During an April 23 hearing that focused primarily on NASA’s strategic human spaceflight activities, House Science, Space and Technology Committee Chairman Lamar Smith (R-Texas) asked NASA Administrator Charles Bolden to comment on reports of instrument delivery delays on the agency’s flagship astronomy observatory, the James Webb Space Telescope.
Mr. Bolden’s response: “That’s news to me.”
That was the wrong answer. Wrong not because it isn’t true — it’s perfectly plausible that Mr. Bolden had not been informed about any new issues with the program, perhaps because there are none, or at least none that might threaten its schedule. Indeed, Mr. Bolden’s response was one that is commonly used to indicate some measure of surprise at the question or statement that prompted it.
But therein lies the problem. Clearly the head of an agency with a $17 billion annual budget cannot be expected to keep close track of all of its programs, even flight projects costing hundreds of millions of dollars. But this is the James Webb Space Telescope, by far NASA’s biggest science development program, which has a history of massive cost overruns, lengthy delays and a price tag that at last check was a whopping $8.8 billion.
Congress, exasperated with NASA’s seeming inability to contain the cost growth, threatened to kill the project a couple of years back, despite industry warnings that thousands of jobs could be lost as a result. Lawmakers ultimately were persuaded to continue funding the program due to its scientific potential — Webb is the successor to NASA’s most successful science program ever, the Hubble Space Telescope — and by NASA promises to get things under control. To that end, NASA pulled the program out of its astronomy budget account and placed it under the management of a special program office at NASA headquarters, reporting directly to the agency’s associate administrator — No. 3 in the agency’s management hierarchy — and the associate administrator for the Science Mission Directorate.
In order to accommodate the observatory’s inflated cost within a budget expected to remain flat — at best — for the foreseeable future, NASA has put new large science missions on hold, including flagship-class planetary missions. Making matters worse is sequestration, which began taking a bite out of agency budgets in March. Even at the small end of the scale, NASA managers are feeling the squeeze: Paul Hertz, director of NASA’s Astrophysics Division, said recently that funding is so scarce these days that competitions for new explorer-class small missions are on hold so the agency can get started on a pair of recently selected projects in a similar size category.

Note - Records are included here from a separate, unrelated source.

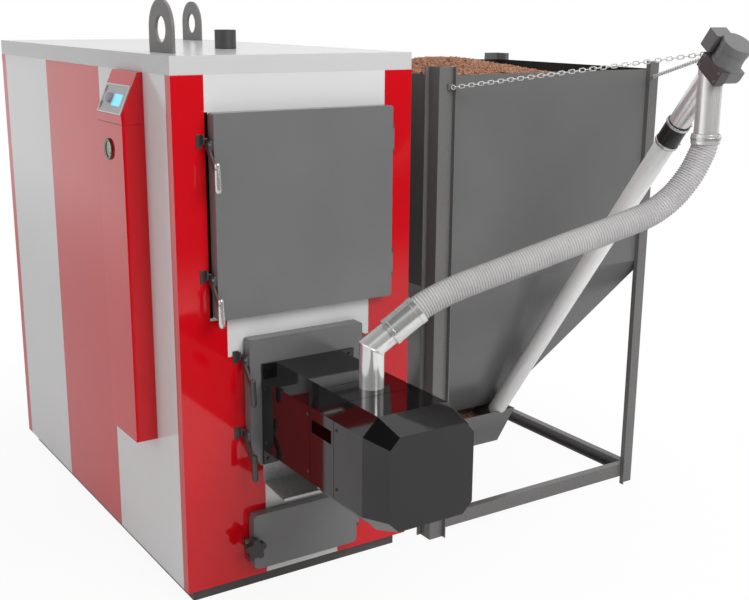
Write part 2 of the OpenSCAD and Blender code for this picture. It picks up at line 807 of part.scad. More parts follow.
// The white front sheet with windows round the door frames
module front_panel() {
    color("#dcdcdc") fronted() difference() {
        union() {
            box(-half_w + trim_t, half_w - trim_t, 0, sheet, plinth_h, lid_z);
            box(-half_w + fold + 2, half_w - fold - 2, 0, fold, plinth_h, plinth_h + sheet);
            box(-half_w + fold + 2, half_w - fold - 2, 0, fold / 2, lid_z - sheet, lid_z);
        }
        for (d = doors) along_y(-1, sheet + 1) inset_square(d, frame_inset - 1);
    }
}

// Red trims on the front's left side: a stepped face sheet with a folded side, and the back corner
module trims() {
    steps = [[0, lid_z], [86, lid_z], [86, 785], [133, 785], [133, 682], [190, 682], [190, 385], [235, 385],
             [235, plinth_h], [0, plinth_h]];
    color("#c8141f") fronted() {
        difference() {
            along_y(-trim_t, 0) translate([-half_w, 0]) polygon(steps);
            along_y(-trim_t - 1, 1) {
                inset_square(ash, frame_inset - 1);
                mirror([1, 0]) inset_square(ash, frame_inset - 1);
            }
        }
        box(-half_w, -half_w + trim_t, -trim_t, corner_trim, plinth_h, lid_z);
        box(-half_w, -half_w + trim_t, boiler_d - fold, boiler_d + trim_t, plinth_h, lid_z);
        box(-half_w, -half_w + fold, boiler_d, boiler_d + trim_t, plinth_h, lid_z);
    }
}

module trim_left() {
    trims();
}

module trim_right() {
    mirror([1, 0, 0]) trims();
}

// Welded plates with a round top, standing on the vessel's roof
module lifting_eyes() {
    color("#76716c") fronted() for (e = [[-eye_x, eye_front_y], [eye_x, boiler_d - eye_back_y]])
        along_x(e.x - eye_t / 2, e.x + eye_t / 2) difference() {
            union() {
                translate([e.y - eye_r, shell_top]) square([2 * eye_r, boiler_h + eye_h - shell_top]);
                translate([e.y, boiler_h + eye_h]) circle(eye_r);
            }
            translate([e.y, boiler_h + eye_h]) circle(eye_hole / 2);
        }
}

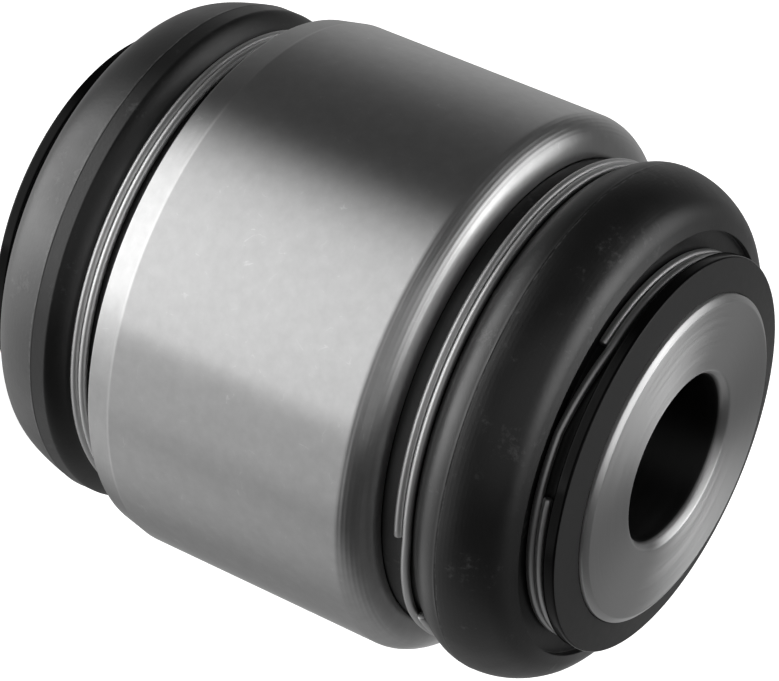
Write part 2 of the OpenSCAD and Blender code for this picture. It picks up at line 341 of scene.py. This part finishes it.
def boot_outline(rear=False):
    """Lip, seat of the wire ring, bulge, flank, shoulder, slot and cuff, and the inside of them.

    The rear boot is flat before the parting line and creased at it, with a straighter flank after it.
    """
    crest = (CREST_R - BULGE_R, CREST_Z)
    flank = (CREST_R - FLANK_R, CREST_Z)
    offset = FLANK_R - SHOULDER_R
    bend = math.radians(FLANK_ANGLE)
    shoulder = (flank[0] + offset * math.cos(bend), CREST_Z + offset * math.sin(bend))
    flash_low = math.degrees(math.asin(FLASH_W / 2 / BULGE_R))
    flash_high = math.degrees(math.asin(FLASH_W / 2 / FLANK_R))
    slot_top = shoulder[1] + SHOULDER_R / math.sin(math.radians(FACE_ANGLE))
    slot_top -= (SLOT_WALL_R - shoulder[0]) / math.tan(math.radians(FACE_ANGLE))
    outside = [
        (GROOVE_R + GRIP_GAP, CASE_END + LIP_GAP),
        (LIP_START_R, CASE_END + LIP_GAP),
        (LIP_END_R, CROWN_TOP),
        (WIRE_FLOOR_R, WIRE_FLOOR_Z[0]),
        (WIRE_FLOOR_R, WIRE_FLOOR_Z[1]),
        BULGE_START]
    bulge = arc(crest, BULGE_R, -BULGE_ANGLE, -flash_low, step=3)
    if rear:
        bulge = bent(bulge[0], -BULGE_ANGLE, (CREST_R, CREST_Z - REAR_FLAT), 0)
        bulge += [(CREST_R, CREST_Z - FLASH_W / 2)]
    outside += bulge + [(CREST_R + FLASH_H, CREST_Z)]
    if rear:
        shoulder_start = arc(flank, FLANK_R, flash_high, FLANK_ANGLE)[-1]
        outside += bent((CREST_R, CREST_Z + FLASH_W / 2), CREASE_ANGLE, shoulder_start, FLANK_ANGLE)
    else:
        outside += arc(flank, FLANK_R, flash_high, FLANK_ANGLE, step=3)
    outside += arc(shoulder, SHOULDER_R, FLANK_ANGLE, FACE_ANGLE, step=4)[1:]
    slot = [
        (SLOT_WALL_R, slot_top),
        (SLOT_WALL_R, SLOT_LOW),
        (SLOT_FLOOR_R, SLOT_LOW),
        (SLOT_FLOOR_R, CUFF_TOP - CUFF_SLANT),
        (CUFF_R, CUFF_TOP),
        (CUFF_R, CUFF_LOW),
        (SLOT_FLOOR_R, CUFF_LOW),
        (SLOT_WALL_R, SLOT_LOW - SLOT_THROAT)]
    inside = arc(shoulder, SHOULDER_R - BOOT_WALL, FACE_ANGLE, FLANK_ANGLE, step=10)
    inside += arc(flank, FLANK_R - BOOT_WALL, FLANK_ANGLE, 0, step=6)[1:]
    inside += arc(crest, BULGE_R - BOOT_WALL, 0, -BULGE_ANGLE, step=8)[1:]
    seat = [
        (KEEPER_R + GRIP_GAP, KEEPER_END + GRIP_GAP),
        (KEEPER_R + GRIP_GAP, GROOVE_END - GRIP_GAP),
        (GROOVE_R + GRIP_GAP, GROOVE_END - GRIP_GAP)]
    return outside + slot + inside + seat


def ragged_flash(bm):
    """The flash on the parting line was torn off, so its height changes from place to place."""
    for vert in bm.verts:
        radius = vert.co.xy.length
        if radius > CREST_R + FLASH_H / 2:
            share = 0.45 + 0.9 * noise.noise(vert.co * 0.35) + 0.5 * noise.noise(vert.co * 1.7)
            height = FLASH_H * min(1, max(0.1, share))
            vert.co.xy *= (CREST_R + height) / radius


def wire_ring(name, outside_r, z_mid, start_turn, short, rear=False):
    """Two turns of spring wire, wound clockwise, with a slanting step from one to the other."""
    pitch = WIRE_D + WIRE_GAP
    bm = bmesh.new()
    place = (Matrix.Rotation(math.radians(start_turn), 4, "Z")
             @ Matrix.Translation((outside_r - WIRE_D / 2, 0, z_mid - pitch / 2))
             @ Matrix.Rotation(math.radians(90), 4, "X"))
    bmesh.ops.create_circle(bm, cap_ends=True, radius=WIRE_D / 2, segments=WIRE_SIDES, matrix=place)
    last = bm.verts[:] + bm.edges[:] + bm.faces[:]
    turn = 360 - CROSS_ANGLE
    stretches = ((turn, 0, TURN_STEPS), (CROSS_ANGLE, pitch, CROSS_STEPS), (turn - short, 0, TURN_STEPS))
    for angle, rise, steps in stretches:
        spun = bmesh.ops.spin(bm, geom=last, cent=(0, 0, 0), axis=(0, 0, -1), dvec=(0, 0, rise / steps),
                              angle=math.radians(angle), steps=steps)
        last = spun["geom_last"]
    bmesh.ops.holes_fill(bm, edges=[e for e in bm.edges if e.is_boundary])
    ends = [f for f in bm.faces if len(f.verts) > 4]
    rims = list({e for f in ends for e in f.edges})
    bmesh.ops.bevel(bm, geom=rims, offset=WIRE_END_EDGE, segments=2, profile=0.5, affect="EDGES", material=-1)
    return finished(bm, name, rear)


# Materials

def linear(hex_colour):
    """Linear colour, with alpha, of an sRGB hex value."""
    parts = [int(hex_colour[i:i + 2], 16) / 255 for i in (1, 3, 5)]
    return [p / 12.92 if p <= 0.04045 else ((p + 0.055) / 1.055) ** 2.4 for p in parts] + [1]


def per_metre(size):
    """Pattern scale for features of a size in millimetres."""
    return 1 / (size * MM)


def connect(tree, node, inputs):
    """Sets or links the inputs of a node. Each is a value, or the output of another node."""
    for key, value in inputs.items():
        if isinstance(value, bpy.types.NodeSocket):
            tree.links.new(value, node.inputs[key])
        else:
            node.inputs[key].default_value = value


def add(tree, kind, inputs=None, **settings):
    """Adds a node with its settings and inputs."""
    made = tree.nodes.new("ShaderNode" + kind)
    for key, value in settings.items():
        setattr(made, key, value)
    connect(tree, made, inputs or {})
    return made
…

Mr. Smith’s question about the status of the James Webb Space Telescope was prompted in part by the U.S. Government Accountability Office, which flagged the observatory in an April 17 report that otherwise credited NASA with better management of its programs. The report specifically said two Webb instruments were 11 months behind schedule.
The instrument delays first came to light last year. A James Webb program manager said in January, however, that the program had sufficient margin in its latest budget and schedule to accommodate the instrument delays with no impact to either.
That’s reassuring. What’s less than reassuring is that the NASA administrator, who should be maintaining a laser-like focus on the James Webb Space Telescope, apparently was not prepared to give Mr. Smith a detailed account of the status of the development effort.
During a hearing of Senate appropriators the next day, Mr. Bolden seemed much better prepared, saying the program remains on schedule for a 2018 launch despite the instrument delays. Hopefully, he will make a point of always being ready to answer questions regarding the status of the crown jewel of NASA’s science mission portfolio. It is likely that he will continue to get plenty of opportunities to do so.